Now we still have the ability to that hit level as well. But it's these new user segments that are really a big deal. And as someone who deals with large enterprise, big data type analytics all day long. I can attest that this is a really, really big deal. This is one of the very few tools that offers this kind of functionality. Let alone for free. And there was some speculation that this would be a feature that's held back for the premium version of Google Analytics that costs six figures per year. But, here it is in the free product for all of us to take advantage of. And even better, that since this is a server site feature, you can take advantage of this even if you don't yet have universal analytics.
So this could take advantage of any of the tracking codes that are sent in the data back. So let's take an example here. Let's think about airlines and frequent flyers. Airlines almost always sell out at Christmas and other major holidays, so they aren't necessarily so excited about that one traveler who bought one expensive ticket per year to make that Christmas trip home to Grandma's house. They may want to target that person who buys a medium priced ticket every single week. They're going to fly out on a Monday and back home on a Friday. That's the traveler they're trying to get more of. It's often easiest to think about this kind of analysis on a simple grid that's going to show these multiple visits across the top and in the users across the side.
So, for example, we might see something like this. We've got the flyers across the side here and across the top are our various visits. Now, we saw that first case here. Got Flyer #1 here, who visited, bought the expensive ticket here and v Visit #2 and never bought another ticket any time here. So the total amount that they spent was just the price of that one big ticket. Now granted, if we were just doing the session type analytics we've been looking at before, this Flyer #1 would, without a doubt, appear to be the best. This was the big spender, this is the person we were supposedly going to look for in terms of our analysis.
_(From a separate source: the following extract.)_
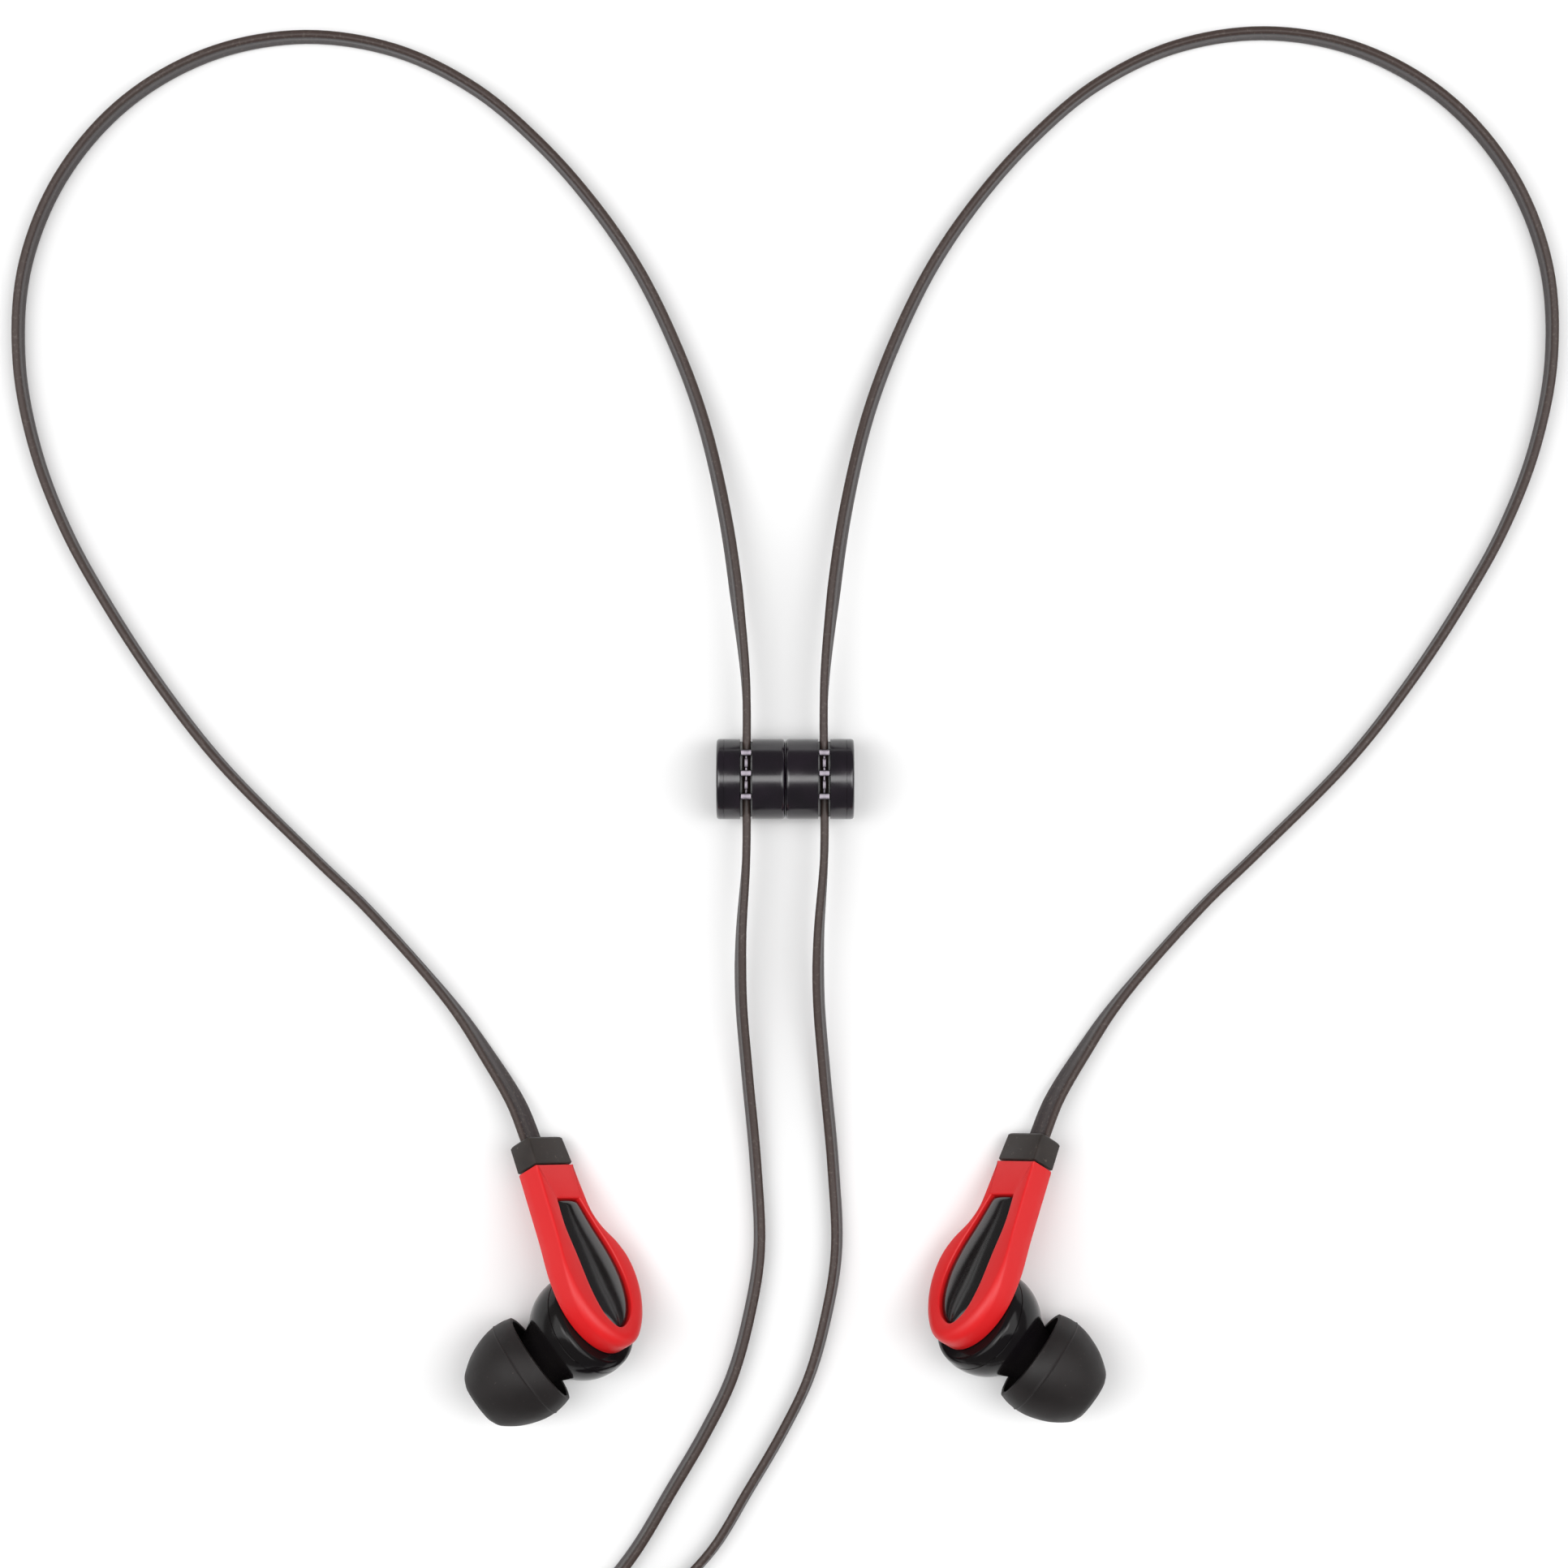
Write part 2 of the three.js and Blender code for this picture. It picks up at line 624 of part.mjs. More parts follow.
// ---- plug: x along the plug, from the cable to the tip ----
function addPlug() {
  const plug = new THREE.Group();
  plug.position.copy(plugStart);
  plug.rotation.z = -Math.PI / 2;
  earphones.add(plug);

  const bodyStart = plugReliefLength + gap;
  const bodyEnd = bodyStart + plugBodyLength;
  const relief = openLathe([
    [0, 0], [2.3, 0], [2.6, 3], [3.0, 6], [3.1, plugReliefLength], [0, plugReliefLength],
  ]);
  addPiece(plug, "plug_relief", relief, "mattBlack");

  const seat = 3;
  const body = openLathe([
    [0, bodyStart], [plugRadius, bodyStart], [plugRadius, bodyEnd - 0.4],
    [plugRadius - 0.4, bodyEnd], [jackRadius + gap, bodyEnd], [jackRadius + gap, bodyEnd - seat],
    [0, bodyEnd - seat],
  ]);
  addPiece(plug, "plug_body", body, "anodised");

  // a 3.5 mm jack: sleeve, ring and tip, kept apart by insulators
  const sleeveStart = bodyEnd - seat + gap;
  const sleeveEnd = bodyEnd + 6.5;
  const spacer = 0.5;
  const ringStart = sleeveEnd + spacer + 2 * gap;
  const ringEnd = ringStart + 2.0;
  const tipStart = ringEnd + spacer + 2 * gap;
  const tipEnd = bodyEnd + jackLength;
  addPiece(plug, "jack_sleeve", disc(jackRadius, sleeveStart, sleeveEnd), "gold");
  const spacerRadius = jackRadius - 0.05;
  const rear = disc(spacerRadius, sleeveEnd + gap, ringStart - gap);
  addPiece(plug, "jack_spacer_rear", rear, "mattBlack");
  addPiece(plug, "jack_ring", disc(jackRadius, ringStart, ringEnd), "gold");
  const front = disc(spacerRadius, ringEnd + gap, tipStart - gap);
  addPiece(plug, "jack_spacer_front", front, "mattBlack");
  const tip = openLathe([
    [0, tipStart], [jackRadius, tipStart], [jackRadius, tipStart + 0.6], [1.15, tipStart + 1.7],
    [1.6, tipEnd - 1.3], [0.5, tipEnd], [0, tipEnd],
  ], smallSegments);
  addPiece(plug, "jack_tip", tip, "gold");
}

for (const side of ["left", "right"]) {
  addBud(side);
  addClasp(side);
}
addStrands();
addSplit();
addLead();
addPlug();

export default earphones;
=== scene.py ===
import math

import bmesh
import bpy
from mathutils import Matrix, Vector


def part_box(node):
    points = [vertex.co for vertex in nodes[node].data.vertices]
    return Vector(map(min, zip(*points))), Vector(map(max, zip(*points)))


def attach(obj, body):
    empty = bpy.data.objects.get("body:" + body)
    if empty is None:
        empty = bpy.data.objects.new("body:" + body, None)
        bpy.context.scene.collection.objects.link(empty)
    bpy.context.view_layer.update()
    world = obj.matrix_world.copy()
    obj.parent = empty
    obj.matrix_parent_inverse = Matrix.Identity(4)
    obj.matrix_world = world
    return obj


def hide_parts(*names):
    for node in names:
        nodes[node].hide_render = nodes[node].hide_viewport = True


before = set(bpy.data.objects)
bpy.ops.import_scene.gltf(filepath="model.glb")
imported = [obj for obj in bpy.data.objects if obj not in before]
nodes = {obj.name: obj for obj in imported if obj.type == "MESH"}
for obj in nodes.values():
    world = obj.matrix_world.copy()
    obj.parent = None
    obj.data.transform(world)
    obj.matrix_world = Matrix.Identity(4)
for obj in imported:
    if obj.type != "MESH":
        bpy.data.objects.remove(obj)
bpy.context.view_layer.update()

# every length below is in millimetres, with x = 0 midway between the buds and z = 0 on the table
mm = 0.001
setBody = "cable_and_buds"
claspMiddle = 37.35
barrelLow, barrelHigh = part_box("left_clasp_barrel")
shiftY = (barrelLow.y + barrelHigh.y) / 2 - claspMiddle * mm
toFrame = Matrix.Translation((0, shiftY, 0)) @ Matrix.Scale(mm, 4)
mirrorX = Matrix.Scale(-1, 4, (1, 0, 0))
zAxis = Vector((0, 0, 1))

# ---- camera, lights and floor ----
cameraLook = {"height": 500, "over": (-0.15, 36.75), "across": 193.2, "sensor": 36}
cameraData = bpy.data.cameras.new("camera")
cameraData.sensor_width = cameraLook["sensor"]
cameraData.lens = cameraLook["sensor"] * cameraLook["height"] / cameraLook["across"]
cameraData.clip_start = 0.01
camera = bpy.data.objects.new("camera", cameraData)
camera.location = toFrame @ Vector((*cameraLook["over"], cameraLook["height"]))
bpy.context.scene.collection.objects.link(camera)
bpy.context.scene.camera = camera
bpy.context.scene.view_settings.view_transform = "Standard"

lightLooks = [
    {"name": "leftSide", "place": (-0.75, 0.04, 1.0), "size": (0.9, 1.3), "power": 7.6},
    {"name": "rightSide", "place": (0.75, 0.04, 1.0), "size": (0.9, 1.3), "power": 7.6},
    {"name": "overhead", "place": (0, 0.05, 1.1), "size": (1.6, 0.32), "power": 6.5},
]
for look in lightLooks:
    lamp = bpy.data.lights.new(look["name"], "AREA")
    lamp.shape = "RECTANGLE"
    lamp.size, lamp.size_y = look["size"]
    lamp.energy = look["power"]
    lampObject = bpy.data.objects.new(look["name"], lamp)
    lampObject.location = look["place"]
    lampObject.rotation_mode = "QUATERNION"
    lampObject.rotation_quaternion = Vector(look["place"]).to_track_quat("Z", "Y")
    bpy.context.scene.collection.objects.link(lampObject)

world = bpy.data.worlds.new("studio")
world.use_nodes = True
world.node_tree.nodes["Background"].inputs["Color"].default_value = (1, 1, 1, 1)
world.node_tree.nodes["Background"].inputs["Strength"].default_value = 0.2
bpy.context.scene.world = world

bpy.ops.object.select_all(action="DESELECT")
bpy.ops.mesh.primitive_plane_add(size=6, location=(0, 0, 0))
floor = bpy.context.object
floor.name = "floor"
print("camera, lights and floor made")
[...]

But in the scenario we just laid out, this isn't actually the person that the business case wants. The business case wanted the second one here, the $400 every single time, every single week, day in and day out. We've also got a third one down here who spent more per ticket, so we see that both of these spent more than the top person, even though these were the lowest, cheapest prices there were. So the cheapest prices for Flyer #2 who had the most money. The second cheapest here were the ones that were one above it. And then the one who bought the most expensive ticket actually ended up with the lowest overall total contribution to revenue from that particular flyer.
So you can see in this case in our analysis it's pretty simple here, that the flyers that we want to target are not necessarily the ones who are spending a lot in single session but overtime. And what we want to do is have our web analytics reflect the fact that this is the analysis we want to do. So, let's go back to the interface and look at a couple of different ways to do this analysis. The first thing I want to point out is date range. We can go back 90 days in our user analysis. So, this is known as a look back window and we have a 90 day look back window at which we're going to look at the total behavior of a single visitor.
So the first thing we said we're going to do is just by revenue. So in this case, it's just like we did with sessions, except it's going to be by user. So we select Users here. We've got revenue per user greater than or equal to, we can go ahead and test and preview that. In our preview we see we have limited that down in terms of the visitors that we've got. If we wanted to, we could name this, User Segment over $100. The second way we could examine this analysis is not just by looking at revenue but we had talked about the idea of someone coming back and making multiple purchases.
So perhaps our analysis is less about that dollar figure and more about the behavior itself. So let's do one that shows all visitors who've done over ten transactions regardless of the number of visits. So we can come here. Specify transactions. Transactions per user, over ten. Make sure that we update our title as well. Another thing that we might want to do while we're at it here is go the other direction. Perhaps we want to have low value users as well, or at least, the users who do not exhibit this behavior. So we can say, Users who did less than three transactions.
Now with those segments defined, you could apply them both at the same time, and derive even more insight. We can do all of the usual analysis we've looked at in the previous videos about which channels they come in from. Which marketing efforts were working there, what content they consumed, what path they took through the site, etcetera. All those things can be applied and we can do it for both those who are in the low value there, less than three transactions, and those who are above ten, and look at those simultaneously. And remember this is not just about revenue. We often use this as our first example, but it's far from the only type of analysis to do.
This could be really powerful when we start examining the entire purchase funnel. Particularly if we've done a good job of defining micro-conversions in steps along the way. So we could look at people who read a white paper and then use their configuration tool and then checked out. Now this can get even more powerful if we not only look at the entire scope of multiple visits, but the sequence in which they happen. So this is what we'll look at in a future video. But for now, I encourage you to spend some time thinking about how your analysis is going to change now that you can think about a segment in terms of the entire user, not just one particular visit.